Os Pés

Ela falou sobre os pés... mas não eram quaisquer pés; tão pouco eram pés importantes, desses que se acomodam em mãos preparadas para um bom trato. Desses que depois de massagens se acomodam confortavelmente em sapatos reluzentes, imponentes, a caminhar por tapetes e calçadas afamadas. Mas eram uns pés de alguma importância. Afora a importância real que todo par de pés tem para cada um que os possui, graças ao bom Deus. Embora muitas vezes, não conscientemente, eles tenham uma real e fundamental importância. Esses de que ela falava eram uns pés moradores de rua; mas decerto o dono dava-lhes muita importância. No momento que ela viu, lavava-os com uma garrafinha de água mineral. De marca, marca boa. Só não se sabe se o conteúdo da garrafa era original. Enfim que diferença faria à essa altura? O mais importante aqui eram os cuidados. E eram prestimosos cuidados. Ainda depois de lavá-los, creme para os pés. Pés bem cuidados, para enfrentar os caminhos mal cuidados, os caminhos mal conduzidos de sua vida errante, sem porto, sem seguro.

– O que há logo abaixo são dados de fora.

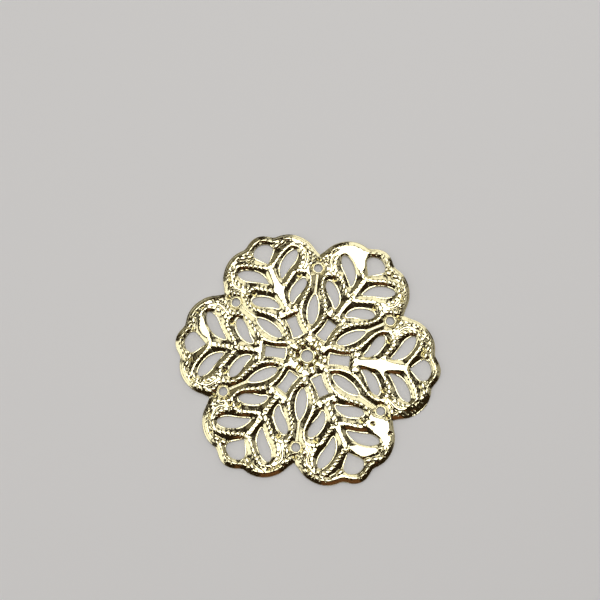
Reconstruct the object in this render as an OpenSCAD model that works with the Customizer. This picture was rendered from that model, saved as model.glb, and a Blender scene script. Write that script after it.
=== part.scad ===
// Filigree stamping: a flat flower of six petals pressed and pierced from thin
// brass sheet, gold plated. One piece of metal, so one solid.
// It lies on the XY plane with its face up and one petal pointing along +X.
// The petals are alike and each is a mirror of itself about its own middle line.

/* [Sheet] */
// Distance across the flower from petal tip to opposite petal tip
flower_d = 41.6; // [40:0.1:43]
// Thickness of the flat metal between the ridges
sheet_t = 0.42; // [0.35:0.01:0.6]

/* [Relief] */
// Height of the ridges above the flat metal
ridge_h = 0.42; // [0.3:0.02:0.6]
// Width of a ridge at its foot
ridge_foot_w = 0.86; // [0.7:0.02:1]
// Width of a ridge at its crest
ridge_crest_w = 0.42; // [0.3:0.02:0.6]
// Bare metal left beside each opening
edge_w = 0.14; // [0.08:0.02:0.2]

/* [Holes] */
// Diameter of the hole at the centre
centre_hole_d = 1.9; // [1.6:0.1:2.1]
// Diameter of the six joining holes
join_hole_d = 1.42; // [1.2:0.02:1.6]
// Diameter of the circle that the joining holes lie on
join_circle_d = 28.2; // [27.9:0.1:28.5]
// Width of the smooth lip around a round hole
lip_w = 0.34; // [0.2:0.02:0.4]
// Height of that lip above the flat metal
lip_h = 0.3; // [0.2:0.02:0.4]

/* [Centre] */
// Number of granules in the ring around the centre
granule_count = 24; // [18:1:26]
// Diameter of a granule
granule_d = 0.52; // [0.4:0.02:0.54]
// Radius of the circle that the granules lie on
granule_ring_r = 2.25; // [2.2:0.05:2.35]
// Depth of the six pits between the centre hole and the granules
pit_depth = 0.14; // [0.06:0.02:0.2]

/* [Hidden] */

petals = 6;
turn = 360 / petals;
grow = flower_d / 41.6;     // the outer edge is drawn for a flower of 41.6 and scaled
edge_steps = 3;             // straight lines between two points of an edge
route_steps = 2;            // and between two points of a ridge
tier_h = ridge_h / 2;       // a ridge has a wide tier and a narrow one on it
granule_rise = 0.04;        // how far the granules stand above the ridges
pit_from = 1.4;             // distances from the centre
pit_to = 1.72;
pit_w = 0.84;
over = 1;                   // how far a cutter runs past a face

// Half of one petal's edge, [along, across] its middle line, notch to tip
petal_edge = [[15.3, 7.85], [16.6, 7.5], [17.75, 6.8], [18.7, 5.85], [19.35, 4.7],
              [19.6, 3.6], [19.65, 2.65], [19.95, 2.05], [20.4, 1.4], [20.7, 0.7], [20.8, 0]];
petal_notch = [14.2, 8.2];

// Openings, [along, across]: the leaves are whole loops, beside a petal's middle line
inner_leaf = [[8.7, 1.1], [9.7, 1.1], [10.9, 1.98], [11.7, 3.5], [11.6, 4.58],
              [10.7, 4.4], [9.88, 3.35], [9.3, 2.05]];
outer_leaf = [[13, 1.12], [14.2, 1.3], [15.4, 2.05], [16.35, 3.45], [16.58, 4.8],
              [15.95, 5.1], [14.88, 4.3], [14.15, 3.05], [13.5, 2]];
// These are half loops: the tip opening and, between two petals, the lens opening
tip_window = [[16, 0], [16.3, 0.26], [17.65, 1.47], [18.3, 1.6], [18.95, 1.2], [19.38, 0]];
lens_window = [[5.06, 0], [5.45, 0.42], [6.4, 0.72], [7.5, 0.79], [8.6, 0.64], [9.55, 0.28],
               [9.9, 0]];
// The four-sided opening behind each petal, with hollow long sides
square_window_from = 3.5;
square_window_to = 6.6;
square_window_end_half_w = 0.84;
square_window_mid_half_w = 0.7;

// Ridges, [along, across], for half a petal. The long one starts at the centre, runs
// round the lens opening and the joining hole, and becomes the petal's rim.
long_ridge = [[3.2, 1.85], [4.1, 1.67], [5.3, 1.52], [6.4, 1.66], [7.4, 2.06], [8.4, 2.85],
              [9.35, 3.85], [10.2, 4.75], [11.2, 5.28], [12.3, 5.42], [13, 5.72],
              [13.5, 6.45], [14.1, 7.1], [15.3, 7.22], [16.8, 6.7], [18, 5.65],
              [18.75, 4.35], [18.98, 3.1], [19.1, 2.1], [19.7, 1.1], [20.05, 0]];
side_vein = [[11.3, 0], [11.8, 1.15], [12.5, 2.2], [13.15, 3.1], [13.3, 3.9], [12.9, 4.65],
             [12.3, 5.42]];
leaf_ridge = [[15.45, 0], [15.85, 1.15], [16.5, 2.2], [17.05, 3.15], [17.35, 4], [17.55, 4.85],
              [18, 5.65]];
leaf_end_ridge = [[13.3, 3.9], [13.9, 4.85], [14.7, 5.45], [15.6, 5.72], [16.6, 5.6], [17.5, 4.7]];
stem = [[7.35, 0], [15.45, 0]];
cross_bar = [[7.35, -1.95], [7.35, 1.95]];
// On the line between two petals, from the granules and from the lens opening
spoke = [[2.25, 0], [3.75, 0]];
vein = [[10.3, 0], [13, 0]];

// Curves and point lists
function between(a, b, c, d, t) =
    (2 * b + (c - a) * t + (2 * a - 5 * b + 4 * c - d) * t * t
     + (3 * b - 3 * c + d - a) * t * t * t) / 2;
function open_curve(p, steps) =
    let (n = len(p))
    [for (i = [0 : n - 2], k = [0 : steps - 1])
        between(i > 0 ? p[i - 1] : 2 * p[0] - p[1], p[i], p[i + 1],
                i < n - 2 ? p[i + 2] : 2 * p[n - 1] - p[n - 2], k / steps),
     p[n - 1]];
function closed_curve(p, steps) =
    let (n = len(p))
    [for (i = [0 : n - 1], k = [0 : steps - 1])
        between(p[(i + n - 1) % n], p[i], p[(i + 1) % n], p[(i + 2) % n], k / steps)];
function backwards(p) = [for (i = [len(p) - 1 : -1 : 0]) p[i]];
function other_side(p) = [for (q = p) [q.x, -q.y]];
function turned(p, a) =
    [for (q = p) [q.x * cos(a) - q.y * sin(a), q.x * sin(a) + q.y * cos(a)]];
function heading(p, i) =
    let (d = p[min(i + 1, len(p) - 1)] - p[max(i - 1, 0)]) d / norm(d);
function beside(p, w) =
    [for (i = [0 : len(p) - 1]) let (h = heading(p, i)) p[i] + w / 2 * [-h.y, h.x]];
function band(p, w) = concat(beside(p, -w), backwards(beside(p, w)));

function without_ends(p) = [for (i = [1 : len(p) - 2]) p[i]];
function loop_of(half) = concat(half, backwards(other_side(without_ends(half))));
function across_tip(half) = concat(half, backwards(other_side([for (i = [0 : len(half) - 2]) half[i]])));

// Symmetry
module on_each_petal() { for (k = [0 : petals - 1]) rotate(k * turn) children(); }
module between_petals() { for (k = [0 : petals - 1]) rotate((k + 0.5) * turn) children(); }
module on_both_sides() { children(); mirror([0, 1]) children(); }

// Outlines
module flower_outline() {
    petal = backwards(open_curve(across_tip(petal_edge), edge_steps));
    polygon([for (k = [0 : petals - 1]) each turned(concat(petal, [petal_notch]), k * turn)] * grow);
}

module leaves() {
    on_each_petal() on_both_sides() {
        polygon(closed_curve(inner_leaf, edge_steps));
        polygon(closed_curve(outer_leaf, edge_steps));
    }
}

module square_windows() {
    steps = 4;
    side = [for (k = [0 : steps]) let (t = k / steps)
        [square_window_from + (square_window_to - square_window_from) * t,
         square_window_end_half_w
         - (square_window_end_half_w - square_window_mid_half_w) * sin(180 * t)]];
    on_each_petal() polygon(concat(side, backwards(other_side(side))));
}

module openings() {
    leaves();
    square_windows();
    on_each_petal() polygon(closed_curve(loop_of(tip_window), edge_steps));
    between_petals() polygon(closed_curve(loop_of(lens_window), edge_steps));
}

// Relief
module ridge_bands(w) {
    on_each_petal() {
        polygon(band(open_curve(across_tip(long_ridge), route_steps), w));
        polygon(band(stem, w));
        polygon(band(cross_bar, w));
        on_both_sides() for (route = [side_vein, leaf_ridge, leaf_end_ridge])
            polygon(band(open_curve(route, route_steps), w));
    }
    between_petals() for (route = [spoke, vein]) polygon(band(route, w));
}

module granule_bed() {
    difference() {
        circle(granule_ring_r + granule_d * 0.7, $fn = 48);
        circle(granule_ring_r - granule_d * 0.7, $fn = 48);
    }
}

// The bands run together into one area that keeps clear of the openings
module clear_of_openings() {
    offset(delta = 0) difference() {
        union() children();
        offset(delta = edge_w) openings();
    }
}

module ridges() {
    translate([0, 0, sheet_t / 2])
        linear_extrude(sheet_t / 2 + tier_h) clear_of_openings() {
            ridge_bands(ridge_foot_w);
            granule_bed();
        }
    translate([0, 0, sheet_t])
        linear_extrude(ridge_h) clear_of_openings() ridge_bands(ridge_crest_w);
}

module granules() {
    for (k = [0.5 : granule_count])
        rotate(k * 360 / granule_count)
            translate([granule_ring_r, 0, sheet_t + ridge_h + granule_rise - granule_d / 2])
                sphere(d = granule_d, $fn = 24);
}

module pits() {
    on_each_petal()
        translate([pit_from, -pit_w / 2, sheet_t - pit_depth])
            cube([pit_to - pit_from, pit_w, pit_depth + over]);
}

// Round holes and their lips
module at_joining_holes() { between_petals() translate([join_circle_d / 2, 0]) children(); }

module lip(hole_d) { cylinder(h = sheet_t + lip_h, d = hole_d + 2 * lip_w, $fn = 32); }

module bore(hole_d) {
    translate([0, 0, -over])
        cylinder(h = sheet_t + ridge_h + 2 * over, d = hole_d, $fn = 32);
}

module stamping() {
    color([0.83, 0.66, 0.3])
    difference() {
        union() {
            linear_extrude(sheet_t) difference() {
                flower_outline();
                openings();
            }
            ridges();
            granules();
            lip(centre_hole_d);
            at_joining_holes() lip(join_hole_d);
        }
        pits();
        bore(centre_hole_d);
        at_joining_holes() bore(join_hole_d);
    }
}

stamping();
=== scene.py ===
import math

import bpy
from mathutils import Matrix, Vector, kdtree, noise


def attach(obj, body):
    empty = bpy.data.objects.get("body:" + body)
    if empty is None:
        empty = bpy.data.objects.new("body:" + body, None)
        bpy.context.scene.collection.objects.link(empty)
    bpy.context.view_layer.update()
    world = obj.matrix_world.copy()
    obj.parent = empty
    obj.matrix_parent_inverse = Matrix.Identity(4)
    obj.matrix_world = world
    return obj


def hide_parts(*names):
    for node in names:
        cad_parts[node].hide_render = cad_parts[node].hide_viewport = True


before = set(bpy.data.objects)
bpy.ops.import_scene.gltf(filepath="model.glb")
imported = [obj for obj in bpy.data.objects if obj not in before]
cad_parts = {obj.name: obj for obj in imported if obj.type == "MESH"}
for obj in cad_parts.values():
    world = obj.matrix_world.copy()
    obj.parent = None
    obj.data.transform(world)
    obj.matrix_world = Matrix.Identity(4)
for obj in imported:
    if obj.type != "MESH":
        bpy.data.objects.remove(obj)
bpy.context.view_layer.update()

# Camera. It looks down on the flower from 12 cm, about 11 degrees off straight above,
# with one petal pointing up and to the right. It is not part of the object.
MM = 0.001
camera_place = (-11.3 * MM, -10.1 * MM, 123.6 * MM)
camera_turn = [math.radians(a) for a in (11.03, 1.09, -52.8)]
camera_lens = 47.7
camera_near = 5 * MM

bpy.ops.object.camera_add(location=camera_place, rotation=camera_turn)
camera = bpy.context.object
camera.data.lens = camera_lens
camera.data.clip_start = camera_near
bpy.context.scene.camera = camera
bpy.context.scene.view_settings.view_transform = "Standard"

# Floor and light. A plain pale table top under a broad soft light overhead. Two soft
# windows stand low beside it, one behind the flower to the right and one to the left,
# three walls give back a little light, and the rest of the room is dim and warm.
floor_w = 1.6
floor_drop = 0.02 * MM
table_colour, table_roughness = (0.88, 0.88, 0.89, 1), 0.75
room_colour, room_strength = (0.016, 0.009, 0.003, 1), 1.0
daylight = (1.0, 0.99, 0.97)
lamp_distance = 0.5
picture_right = camera.matrix_world.to_3x3() @ Vector((1, 0, 0))
picture_up = camera.matrix_world.to_3x3() @ Vector((0, 1, 0))
picture_right.z = picture_up.z = 0


def lamp(name, bearing, elevation, size, glow, tint):
    """A square soft lamp that looks at the flower. Its bearing is the way that it lies
    in the picture, 0 for right and 90 for the far side. Angles are in degrees."""
    turn, lift = math.radians(bearing), math.radians(elevation)
    place = picture_right.normalized() * math.cos(turn) + picture_up.normalized() * math.sin(turn)
    place = lamp_distance * (place * math.cos(lift) + Vector((0, 0, math.sin(lift))))
    bpy.ops.object.light_add(type="AREA", location=place)
    light = bpy.context.object
    light.name = name
    light.rotation_euler = place.to_track_quat("Z", "Y").to_euler()
    light.data.size = size
    light.data.energy = glow * math.pi * size * size
    light.data.color = tint


lamp("overhead_lamp", 64, 83.5, 0.34, 3.4, daylight)
lamp("right_window", 64, 24, 0.40, 1.1, daylight)
lamp("left_window", 195, 26, 0.40, 1.25, daylight)
lamp("far_wall", 130, 24, 0.34, 0.17, (1.0, 0.94, 0.74))
lamp("right_wall", 5, 26, 0.30, 0.35, (1.0, 0.97, 0.92))
lamp("near_wall", 277, 24, 0.30, 0.10, (1.0, 0.42, 0.18))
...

E ela descreveu tão bem acena que eu ia lendo e imaginando, tal qual se fora a visão de um filme. E estabeleci um contraponto com as cenas que vejo constantemente nas caminhadas matinais em local que guarda uma proximidade com a cracolândia da cidade. Sempre me assusto, enojo, penalizo. Não me acostumo a ver pessoas jogadas no chão como se fossem lixo. Os pés que vejo só tem em comum com os que ela viu, o propósito andarilho sem rumo nem prumo. Tanto que, ao serem acossados pelo cansaço, é ali mesmo onde este se manifesta que o corpo vai deitar e tentar se recompor, dar um alento para pés tão castigados, sofridos e maltratados. Pés horrendos e repugnantes, calçados em sapatos que já parecem ser congênitos aos pés, tamanha é a comunhão da sujeira acumulada. Isso, quando ocasionalmente estão calçados. Pés que estão sempre descobertos mostrando suas unhas grandes e sujas ao extremo, porque o agasalho que chega ao acaso, não é suficiente para cobri-los. Pés que atravessam as madrugadas e varam as manhãs ao relento para enfrentar as incertezas do dia seguinte, seguindo sempre igual, desesperançoso, sem perspectiva.